The mechanical construction of Leica R lenses is simply suprb and as I have been noting in my other reviews, there is no other lens manufacturer out there that puts as much effort into the build quality as Leica. Carl Zeiss comes a close second in my opinion and Cosino/Voigtlander third. All other mainstream manufacturers like Canon, Nikon, Sigma etc. have long moved away from all metal lens constraction to incorporate composite materials into their lenses, making them cheaper to manufacture but also lighter and more importantly less durable. But, with  very little variance in build quality of Leica R lenses, describing their handling gets kind of repetitive after a while - yep, same great chunk of glass, wrapped into a bullet-proof chunk of metal with all parts moving with German precision.

Summilux-R 80mm f/1.4 is fairly stocky lens - it is slightly smaller then most modern 85mm lenses of similar speed available out there. My guess is that this is predominantly because of the lack of AF drive and a fairly simple optical formula (for example, Canon's 85mm f/1.8 as well as Nikon's 85mm f/1.4 have 9 elements against Leica's 7). But because of the all-metal build, the lens rivals any other modern 85mm in its weight - some might like that, others not so much. Even when mounted on a larger camera like Canon 5D, the lens is a little bit front-heavy, particularly when the barrel is fully extended. Of course, even despite its 'chunkiness' Leica Summilux0R is no heaviweight in the world of lenses and would not pose any problems to anyone wishing to hand-hold the camera/lens combo (try hand-holding Canon 400mm f/2.8 for comparison!).

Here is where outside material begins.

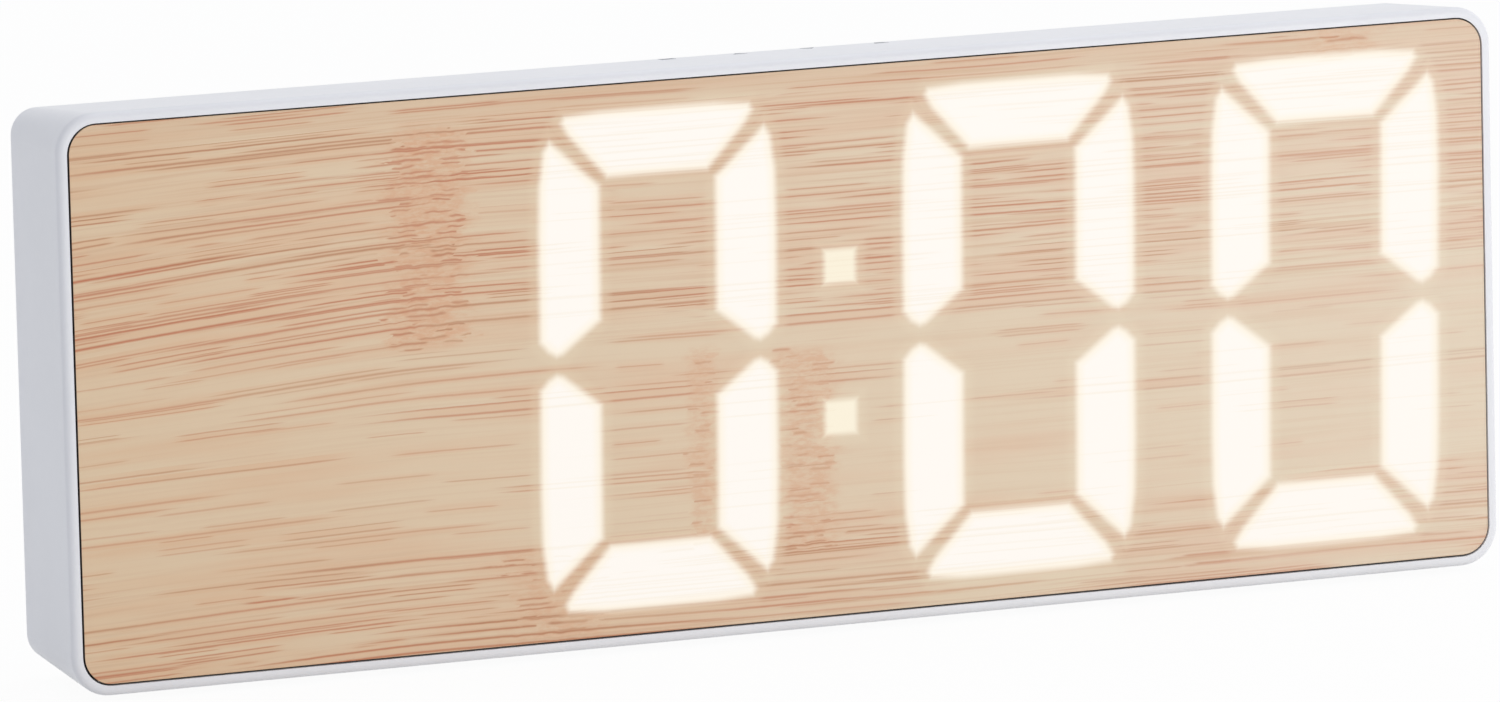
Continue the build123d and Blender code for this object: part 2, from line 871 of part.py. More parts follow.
def make_cover_screws():
    screws = []
    for x, z, side in screw_places():
        face = cover_face - screw_sink
        tip = face - screw_length
        profile = [
            (0, face),
            (screw_head_radius, face),
            (screw_radius, face - screw_head_height),
            (screw_radius, tip + screw_radius - screw_point),
            (screw_point, tip),
            (0, tip),
        ]
        screws.append(turned(profile, x, z) - cross_recess(x, z, face))
    return screws


def make_foot_pads():
    pads = []
    align = (Align.CENTER, Align.CENTER, Align.MIN)
    for x, depth in foot_places():
        pad = Cylinder(foot_radius, underside(depth) + foot_recess, align=align)
        pad = fillet(pad.edges().sort_by(Axis.Z)[0], foot_round)
        pads.append(Pos(x, front_y + depth, 0) * pad)
    return pads


# Everything, by node name
clock_chip, clock_leads = leaded_chip(clock_chip_shares, clock_chip_length, clock_chip_lead_count)
driver_chip, driver_leads = leaded_chip(driver_chip_shares, driver_chip_length, driver_chip_lead_count)
nodes = {
    "case_frame": make_case_frame(),
    "wood_film": make_wood_film(),
    "front_lens": make_front_lens(),
    "panel_tape": make_panel_tape(),
    "diffuser_sheet": make_diffuser_sheet(),
    "reflector_block": make_reflector_block(),
    "display_board": make_display_board(),
    "segment_leds": make_segment_leds(),
    "board_screws": make_board_screws(),
    "clock_chip": clock_chip,
    "clock_chip_leads": clock_leads,
    "driver_chip": driver_chip,
    "driver_chip_leads": driver_leads,
    "timing_crystal": make_timing_crystal(),
    "supply_capacitor": make_supply_capacitor(),
    "capacitor_base": make_capacitor_base(),
    "supply_regulator": make_supply_regulator(),
    "regulator_leads": make_regulator_leads(),
    "alarm_buzzer": make_buzzer(),
    "temperature_sensor": make_temperature_sensor(),
    "chip_resistors": make_chip_resistors(),
    "chip_capacitors": make_chip_capacitors(),
    "socket_shell": make_socket_shell(),
    "socket_tongue": make_socket_tongue(),
    "battery_holder": make_battery_holder(),
    "battery_plus_clip": make_plus_clip(),
    "battery_minus_spring": make_minus_spring(),
    "coin_cell": make_coin_cell(),
    "battery_door": make_battery_door(),
    "switch_bases": make_switch_bases(),
    "switch_plates": make_switch_plates(),
    "rear_cover": make_rear_cover(),
    "cover_screws": make_cover_screws(),
    "foot_pads": make_foot_pads(),
}
for name, (x, z) in zip(("mode", "up", "down", "alarm"), key_places()):
    nodes[name + "_key"] = make_key(x, z)
    nodes[name + "_plunger"] = make_plunger(x, z)

for name, shape in nodes.items():
    solids = shape if isinstance(shape, list) else [shape]
    solids = [solid for item in solids for solid in item.solids()]
    export_step(Compound(children=solids) if len(solids) > 1 else solids[0], f"parts/{name}.step")
print(len(nodes), "nodes written")
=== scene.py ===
# %% [markdown]
# A desk clock whose digits shine through wood.
# The real clock is a shallow white case with a bamboo-look front. LEDs sit in a reflector behind the front
# and shine through it, so the digits have no windows that show when they are dark. The solids come from the
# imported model. This lesson gives them their finishes, and adds what is too thin for a solid: printed signs
# and contacts.

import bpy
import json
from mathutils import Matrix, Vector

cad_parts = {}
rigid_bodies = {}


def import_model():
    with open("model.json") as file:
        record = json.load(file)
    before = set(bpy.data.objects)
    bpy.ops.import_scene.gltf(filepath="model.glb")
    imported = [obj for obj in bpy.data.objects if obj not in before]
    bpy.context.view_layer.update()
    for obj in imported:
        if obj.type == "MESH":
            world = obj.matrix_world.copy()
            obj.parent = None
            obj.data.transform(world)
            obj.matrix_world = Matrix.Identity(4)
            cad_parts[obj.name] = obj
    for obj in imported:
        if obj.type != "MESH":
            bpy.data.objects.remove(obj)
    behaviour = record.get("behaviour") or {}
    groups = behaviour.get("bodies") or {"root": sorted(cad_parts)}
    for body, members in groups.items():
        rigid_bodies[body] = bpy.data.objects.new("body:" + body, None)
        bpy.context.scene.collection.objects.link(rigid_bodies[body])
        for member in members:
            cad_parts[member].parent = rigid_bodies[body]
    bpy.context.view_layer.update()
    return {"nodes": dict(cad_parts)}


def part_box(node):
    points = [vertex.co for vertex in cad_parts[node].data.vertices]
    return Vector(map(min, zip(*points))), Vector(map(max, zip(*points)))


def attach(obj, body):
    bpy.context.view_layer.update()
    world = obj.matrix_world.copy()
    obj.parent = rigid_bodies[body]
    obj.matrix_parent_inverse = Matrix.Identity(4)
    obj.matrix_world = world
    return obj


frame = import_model()
print("solids loaded:", len(frame["nodes"]))

# %% [markdown]
# A clock maker thinks in millimetres and Blender in metres. Sizes below are written in millimetres, and one
# helper reads the place of a solid in the same unit, so that the new pieces can be set out from the solids.

# %% Millimetres and places
import json
import math

import bmesh
import bpy
from mathutils import Matrix, Vector

mm = 0.001


def box_mm(node):
    """The lowest and the highest corner of a solid, in millimetres."""
    low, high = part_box(node)
    return low / mm, high / mm


case_low, case_high = box_mm("case_frame")
case_size = case_high - case_low
print(f"case {case_size.x:.1f} x {case_size.z:.1f} mm and {case_size.y:.1f} mm deep")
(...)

The ergonomics of the lens are fairly good. I like Leica's aperture ring placement more then on the modern Carl Zeiss ZF lenses (the ring on these lenses is often placed in a groove, located too close to the camera body making it rather hard to grasp with your fingers). The aperture ring has a tight, metalic click to it, which some deslike, but I am completely indifferent about it. I wish the focusing ring was slightly wider, but Summilux's focusing ring is an improvement over Summicron's even narrower ring IMO (E55 version of Summicron that is).

I found focusing Summilux-R 80mm f/1.4 somewhat tricky. Combination of the fast f/1.4 apertuer and full frame sensor produced a fair number of out of focus pictures for me, particularly at closer distances. The lens is not particularly sharp at f/1.4 anyways (more on that later) and so initially I could not quite figure out whether the problem lies with the lens, with the adapter or my focusing. After trying about a dozen different adapters I keep handy, I dismissed the idea of an adapter fault. The AF confirmation did not help much either, with the adapter rarely, if ever, giving a spot-on focusing confirmation (like with most lenses, the AF confirmation beeps in a small, but measurable range). Live view on Canon 5DMk2 worked better and my keep ration went up significantly, but after trying a number of focus-bracketing tests, I just realized that the lens is quite sensitive to even slightest focusing shift at its widest apertures. Focus bracketing of course might not be an option in the field, so a camera with Live View is probably your best bet for getting best results at the widest apertures.

The focusing precision of Leica Summilux-R 80mm f/1.4 is fairly decent, but not particularly unique - the ring has a thrust of about 180 degrees from infinity to closeup, with more spacing between 80cm and 1m, which gives you a little bit better precision for closeup work. The build-in lens hood is a wonderful feature - no need to drag along yet another accessory in your bag! Like with all manual focus lenses, the lens sports a DOF scale, but the usefuleness of it is rather limited - even at f/16, which is the minimum aperture the lens supports, the focusing range is only 7m to the infinity.